Mindful Immune Health for Your Family This Fall

What can we do daily to protect our health in the transition season and winter months?

Person resting both hands on the head, standing facing the sun in a park or trail.
Photo by Emma Simpson on Unsplash

Food is our primary opportunity to improve our health. It is the one way we consistently look after ourselves and our family three times a day. But it can also be one of the most challenging!

What we eat directly affects our health, physically and mentally. We know that overconsumption of refined carbohydrates, packaged and processed foods and sugar, in general, while “convenient,” is detrimental to our immune health.

However, with a bit of time, planning and education, nutrition can be more easily attainable and allow you to feel your best. Here are some tips for how to make sustainable adjustments this fall.

1. Healthy meal composition

Chances are you spent more time with your kids in the kitchen over the last year. (Or trying to keep them out of the kitchen?) Nutrition is the #1 way we can teach our children how to care for their health.

A balanced meal contains plenty of non-starchy vegetables (chopped veggies with hummus or a vegetable stir fry), complex carbohydrates (a slice of whole-grain bread or brown rice) and adequate protein (mixed bean salad, grilled chicken breast or fish).


When in doubt, keep it simple. Find what they like and prepare lots of it for the week. Then, make it part of the daily routine the night before to take out all the prepared items and compile them in a lunch box. Even better — make it a teachable moment. Our bodies require:

  • Adequate fruits & vegetables: The life in food puts life in you! These enzyme-rich foods help support healthy digestion and a robust immune system.
  • Complex carbohydrates: They supply direct energy for the body! However, because they are complex and contain fibre, digestion (and energy release) occurs slowly. They, hence, provide us with a more sustained surge of energy to get through the day.
  • Sufficient protein: Protein contains the building blocks of the body and is a slow-burning energy source. Therefore, we want to round out our meals with something that supplies sustained energy, supports our muscles and enhances cellular immunity.

2. Up immune-boosting nutrient intake!

Sometimes targeted foods can help build a healthy lifestyle. For example, vitamin E and selenium help stimulate antibody production and strengthen our cellular immunity. Zinc and vitamin A are also crucial for cellular immunity. But how can we get more of these vital immune-supportive nutrients?

Try brazil nuts for selenium and avocados for vitamin E. Minimally processed whole grains, chickpeas and lentils are all great for zinc. Oily fish and eggs are best for vitamin A intake!

3. Reduce sugar consumption

Refined sugars deplete nutrient stores and weaken our immune defences. Fluctuating blood sugar levels make us cranky, sloppy and exhausted. Once in a while, in moderation, indulge in your favourite treat. But try to cut back on these as a frequent thing and opt for fruit instead (which contains fibre to curb a blood sugar spike).

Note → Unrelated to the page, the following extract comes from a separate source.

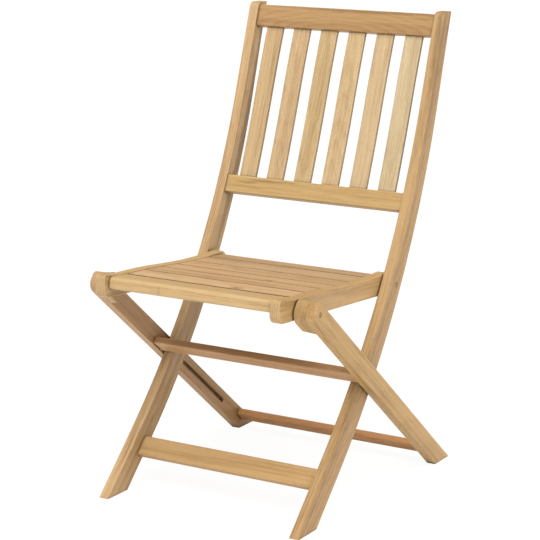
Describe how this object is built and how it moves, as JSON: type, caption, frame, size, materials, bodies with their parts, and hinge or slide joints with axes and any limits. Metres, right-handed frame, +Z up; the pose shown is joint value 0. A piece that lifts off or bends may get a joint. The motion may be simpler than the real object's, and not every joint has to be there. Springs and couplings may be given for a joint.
{
  "type": "folding chair",
  "caption": "Slatted wooden folding garden chair: curved posts carry an upright-slatted back, the slatted seat turns on the posts and the rear legs fold in behind it.",
  "frame": {"origin": "middle of the open chair's footprint, on the floor", "axes": "+Z up, the front of the chair faces -Y, +X to the right as seen from the front"},
  "size_m": [0.48, 0.6125, 0.896],
  "materials": {
    "teak_frame": "sanded and lightly oiled",
    "teak_back": "sanded and lightly oiled",
    "teak_seat": "sanded and lightly oiled",
    "teak_legs": "sanded and lightly oiled",
    "steel": "plain pins and washers"
  },
  "bodies": {
    "post_frame": {"left_post": "teak_frame", "right_post": "teak_frame", "top_back_rail": "teak_back", "lower_back_rail": "teak_back", "back_slat_1": "teak_back", "back_slat_2": "teak_back", "back_slat_3": "teak_back", "back_slat_4": "teak_back", "back_slat_5": "teak_back", "back_slat_6": "teak_back", "front_stretcher": "teak_frame", "left_seat_pivot_pin": "steel", "right_seat_pivot_pin": "steel", "left_guide_pin": "steel", "right_guide_pin": "steel", "left_seat_pivot_plug": "teak_frame", "right_seat_pivot_plug": "teak_frame"},
    "seat": {"left_seat_rail": "teak_seat", "right_seat_rail": "teak_seat", "front_seat_slat": "teak_seat", "seat_slat_1": "teak_seat", "seat_slat_2": "teak_seat", "seat_slat_3": "teak_seat", "seat_slat_4": "teak_seat", "seat_slat_5": "teak_seat", "rear_seat_slat": "teak_seat", "left_leg_pivot_pin": "steel", "right_leg_pivot_pin": "steel", "left_seat_pivot_washer": "steel", "right_seat_pivot_washer": "steel", "left_leg_pivot_washer": "steel", "right_leg_pivot_washer": "steel"},
    "rear_legs": {"left_rear_leg": "teak_legs", "right_rear_leg": "teak_legs", "left_leg_head_block": "teak_legs", "right_leg_head_block": "teak_legs", "stop_bar": "teak_legs", "rear_stretcher": "teak_legs", "left_leg_pivot_plug": "teak_legs", "right_leg_pivot_plug": "teak_legs"}
  },
  "joints": [
    {"name": "seat_fold", "type": "hinge", "parent": "post_frame", "child": "seat", "pos_m": [0, 0.0948, 0.395], "axis": [-1, 0, 0], "range_deg": [0, 98]},
    {"name": "rear_leg_fold", "type": "hinge", "parent": "seat", "child": "rear_legs", "pos_m": [0, -0.2437, 0.4105], "axis": [1, 0, 0], "range_deg": [0, 26.8]}
  ],
  "couplings": [
    {"joint": "rear_leg_fold", "follows": "seat_fold", "ratio": 0.272}
  ]
}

Pair a fruit or something sweet with healthy fat and/or protein (apples and almond butter, for example). When occasionally indulging in refined sugars, ensure you eat your meal first and that the meals surrounding your treats are nutrient-dense!

3. Plenty of time outdoors

When the only access to an adventure we had was riding bicycles or playing games in the backyard, we took more pleasure in the simple things. Don’t let this disappear as it gets colder!

Getting outside helps circadian rhythms and improves sleep quality; movement keeps the body functioning optimally. When everything is moving and working correctly, it revs up our immune defences, lowers stress levels and helps us cope better overall.

4. Hugs

When we hug our loved ones, our bodies produce a chemical called oxytocin. Oxytocin is associated with empathy, trust and emotional bonding. Engaging in a sustained hug or a solid couch cuddle lowers our blood pressure and eases our stress hormones.

Holding loved ones close reduces anxiety and depression, and generally helps us cope when things are challenging! As unprecedented times continue, take a second to pause and connect with someone near you. It will help us all manage a little bit better.

Food seems straightforward, but it can become complicated. Our fast-paced lives can get in the way. So take these quick tips and keep them in mind as we head into transition seasons.

When in doubt, simplify as much as possible. Step away from packaged foods with complex labels and opt for whole foods as much as possible. Connect with nature and get creative about getting outdoors all year long. Finally, take care of your nearest and dearest with a warm embrace.

We’re all in this together!

Alison Dowling is a content writer and an actor. Through training as a nutritionist and her love of theatre, she found writing. Alison’s written for Garden of Life, Organika, Pascoe and more. In her spare time, she records voice-overs in her home studio!